Freeth reignites debate over EU’s support of Mugabe

EU Ambassador Dell’Arricia is accused of being very uncritical of the Mugabe regime

By Tichaona Sibanda
SW Radio Africa
5 August 2014

Ben Freeth, a former commercial farmer and an activist, has reignited debate over the European Union’s support of President Robert Mugabe’s regime.

Freeth, who is now the spokesperson for the SADC Tribunal Rights Watch group, has also strongly criticised the EU Ambassador to Zimbabwe, Aldo Dell’Ariccia, for his continued support for the regime in Harare.

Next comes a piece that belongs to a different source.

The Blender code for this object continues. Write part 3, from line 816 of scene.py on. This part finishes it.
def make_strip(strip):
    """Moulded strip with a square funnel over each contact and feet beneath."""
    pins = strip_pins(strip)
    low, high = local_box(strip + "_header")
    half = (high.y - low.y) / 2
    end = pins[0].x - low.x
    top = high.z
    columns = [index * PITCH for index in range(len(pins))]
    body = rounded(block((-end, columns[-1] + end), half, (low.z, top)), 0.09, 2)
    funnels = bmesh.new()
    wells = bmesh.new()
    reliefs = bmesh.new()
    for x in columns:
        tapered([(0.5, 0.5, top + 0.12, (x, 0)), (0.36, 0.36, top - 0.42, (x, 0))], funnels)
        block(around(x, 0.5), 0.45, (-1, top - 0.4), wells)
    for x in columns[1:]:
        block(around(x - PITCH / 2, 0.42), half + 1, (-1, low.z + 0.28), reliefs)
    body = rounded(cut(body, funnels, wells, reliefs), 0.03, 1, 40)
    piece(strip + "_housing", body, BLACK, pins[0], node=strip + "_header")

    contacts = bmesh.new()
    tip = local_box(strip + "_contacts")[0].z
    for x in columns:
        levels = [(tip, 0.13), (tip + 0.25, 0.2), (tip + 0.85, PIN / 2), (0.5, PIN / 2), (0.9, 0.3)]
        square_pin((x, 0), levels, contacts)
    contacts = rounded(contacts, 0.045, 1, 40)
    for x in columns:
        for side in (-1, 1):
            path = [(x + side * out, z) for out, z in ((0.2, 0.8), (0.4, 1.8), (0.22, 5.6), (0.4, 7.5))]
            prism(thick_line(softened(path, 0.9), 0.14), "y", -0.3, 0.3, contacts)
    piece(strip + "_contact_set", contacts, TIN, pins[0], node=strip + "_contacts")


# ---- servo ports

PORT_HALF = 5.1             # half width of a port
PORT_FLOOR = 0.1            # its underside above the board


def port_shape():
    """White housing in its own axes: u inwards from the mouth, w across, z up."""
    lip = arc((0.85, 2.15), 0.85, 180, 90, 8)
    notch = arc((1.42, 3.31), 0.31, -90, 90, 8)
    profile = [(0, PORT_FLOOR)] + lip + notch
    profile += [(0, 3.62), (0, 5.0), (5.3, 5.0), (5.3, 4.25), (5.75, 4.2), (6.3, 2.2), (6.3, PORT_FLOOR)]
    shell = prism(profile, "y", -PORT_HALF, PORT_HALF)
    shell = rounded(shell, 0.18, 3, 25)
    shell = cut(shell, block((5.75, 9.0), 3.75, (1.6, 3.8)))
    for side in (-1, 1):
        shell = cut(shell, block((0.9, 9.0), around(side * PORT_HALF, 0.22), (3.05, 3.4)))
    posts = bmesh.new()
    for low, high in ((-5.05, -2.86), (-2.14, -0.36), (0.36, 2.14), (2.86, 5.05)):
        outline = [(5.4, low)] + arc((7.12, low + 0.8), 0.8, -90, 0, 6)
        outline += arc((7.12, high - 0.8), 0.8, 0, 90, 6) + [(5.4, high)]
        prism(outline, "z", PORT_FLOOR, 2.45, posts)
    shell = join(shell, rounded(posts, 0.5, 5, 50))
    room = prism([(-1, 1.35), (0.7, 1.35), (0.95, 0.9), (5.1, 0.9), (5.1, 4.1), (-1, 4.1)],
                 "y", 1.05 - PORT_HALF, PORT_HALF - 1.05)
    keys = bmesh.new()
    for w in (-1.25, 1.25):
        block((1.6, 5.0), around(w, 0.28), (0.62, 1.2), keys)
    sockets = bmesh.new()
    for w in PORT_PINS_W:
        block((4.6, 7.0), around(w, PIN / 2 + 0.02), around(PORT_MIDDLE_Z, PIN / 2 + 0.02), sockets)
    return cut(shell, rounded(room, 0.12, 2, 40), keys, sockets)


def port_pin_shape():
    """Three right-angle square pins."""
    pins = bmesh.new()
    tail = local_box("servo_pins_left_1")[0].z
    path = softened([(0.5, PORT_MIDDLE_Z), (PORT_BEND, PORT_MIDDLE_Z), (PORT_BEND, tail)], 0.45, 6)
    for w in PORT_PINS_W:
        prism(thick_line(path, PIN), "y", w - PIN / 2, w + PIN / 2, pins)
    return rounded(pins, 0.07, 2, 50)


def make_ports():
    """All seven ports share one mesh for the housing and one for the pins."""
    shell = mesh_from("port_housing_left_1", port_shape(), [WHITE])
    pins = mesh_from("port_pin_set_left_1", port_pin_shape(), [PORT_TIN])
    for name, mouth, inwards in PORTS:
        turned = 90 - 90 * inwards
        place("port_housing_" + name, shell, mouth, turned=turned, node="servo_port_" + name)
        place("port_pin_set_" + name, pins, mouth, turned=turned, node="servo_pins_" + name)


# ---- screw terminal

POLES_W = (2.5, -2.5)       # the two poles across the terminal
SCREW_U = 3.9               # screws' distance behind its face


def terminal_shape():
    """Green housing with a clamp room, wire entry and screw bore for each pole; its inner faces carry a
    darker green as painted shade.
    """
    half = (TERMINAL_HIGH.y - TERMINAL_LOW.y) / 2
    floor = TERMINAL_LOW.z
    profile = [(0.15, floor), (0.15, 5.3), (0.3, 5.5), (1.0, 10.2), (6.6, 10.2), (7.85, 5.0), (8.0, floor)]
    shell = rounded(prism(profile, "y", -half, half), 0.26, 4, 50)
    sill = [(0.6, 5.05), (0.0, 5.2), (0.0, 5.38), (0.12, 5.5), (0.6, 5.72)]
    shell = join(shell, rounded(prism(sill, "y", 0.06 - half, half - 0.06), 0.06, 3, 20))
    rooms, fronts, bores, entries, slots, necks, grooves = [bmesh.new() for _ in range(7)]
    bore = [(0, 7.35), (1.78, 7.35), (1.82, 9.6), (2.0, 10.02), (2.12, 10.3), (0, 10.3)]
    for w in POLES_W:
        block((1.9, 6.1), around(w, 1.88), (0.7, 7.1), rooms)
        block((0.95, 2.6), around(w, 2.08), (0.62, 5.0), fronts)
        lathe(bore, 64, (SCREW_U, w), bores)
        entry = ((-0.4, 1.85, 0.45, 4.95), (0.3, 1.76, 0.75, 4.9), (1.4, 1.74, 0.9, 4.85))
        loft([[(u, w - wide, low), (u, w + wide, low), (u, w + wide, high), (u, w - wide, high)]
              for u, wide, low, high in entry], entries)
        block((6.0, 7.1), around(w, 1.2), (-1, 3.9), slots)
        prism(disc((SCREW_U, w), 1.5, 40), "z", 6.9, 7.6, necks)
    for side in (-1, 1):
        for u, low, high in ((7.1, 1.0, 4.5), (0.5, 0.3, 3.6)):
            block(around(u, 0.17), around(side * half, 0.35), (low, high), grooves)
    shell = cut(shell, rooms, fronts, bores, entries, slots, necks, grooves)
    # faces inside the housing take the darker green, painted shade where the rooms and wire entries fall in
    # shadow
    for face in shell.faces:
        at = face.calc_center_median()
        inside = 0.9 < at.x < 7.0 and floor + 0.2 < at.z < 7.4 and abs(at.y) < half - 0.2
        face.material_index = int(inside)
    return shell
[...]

The EU envoy was blasted last month for his comments in which he said there was no leadership crisis in the country. He also criticised NGOs in Zimbabwe, describing them as AGOs, anti-government organisations.
While the EU said Dell’Ariccia had been misreported, Freeth personally sought comment from the ambassador who repeated that he did not believe there is a leadership crisis in Zimbabwe.

‘While he (Dell’Ariccia) distanced himself from some of the comments he is reported to have made he nonetheless told me there would be ‘blood on the streets’ if there was a leadership crisis,’ said Freeth

Freeth recently wrote a letter to the UK vigil supporting their stance to have Dell’Ariccia recalled over his comments, saying it is clear that a leadership crisis continues to exist in Zimbabwe.

‘Our leaders continue to lead our country dictatorially against international law; our leaders ignore international agreements like the Abuja Agreement; our leaders ignore bilateral investment treaties and take over private property – so that almost nobody wants to invest their money in Zimbabwe to rebuild its shattered economy.

‘Our leaders ignore international conventions like the United Nations Convention for the Elimination of all Forms of Racial Discrimination; our leaders ignore international treaties like the SADC Treaty and the SADC Tribunal – and in the ‘Zanufication’ of SADC they managed to get the SADC Tribunal closed down,’ wrote Freeth.

He continued: ‘‘We have seen genocide under our current leaders where 20,000 civilians, many of them women and children, were brutally murdered; we have seen Murambatsvina where 700,000 homes were callously destroyed by our current leaders; we have seen land invasions under our current leaders where over 300,000 people lost their livelihoods.’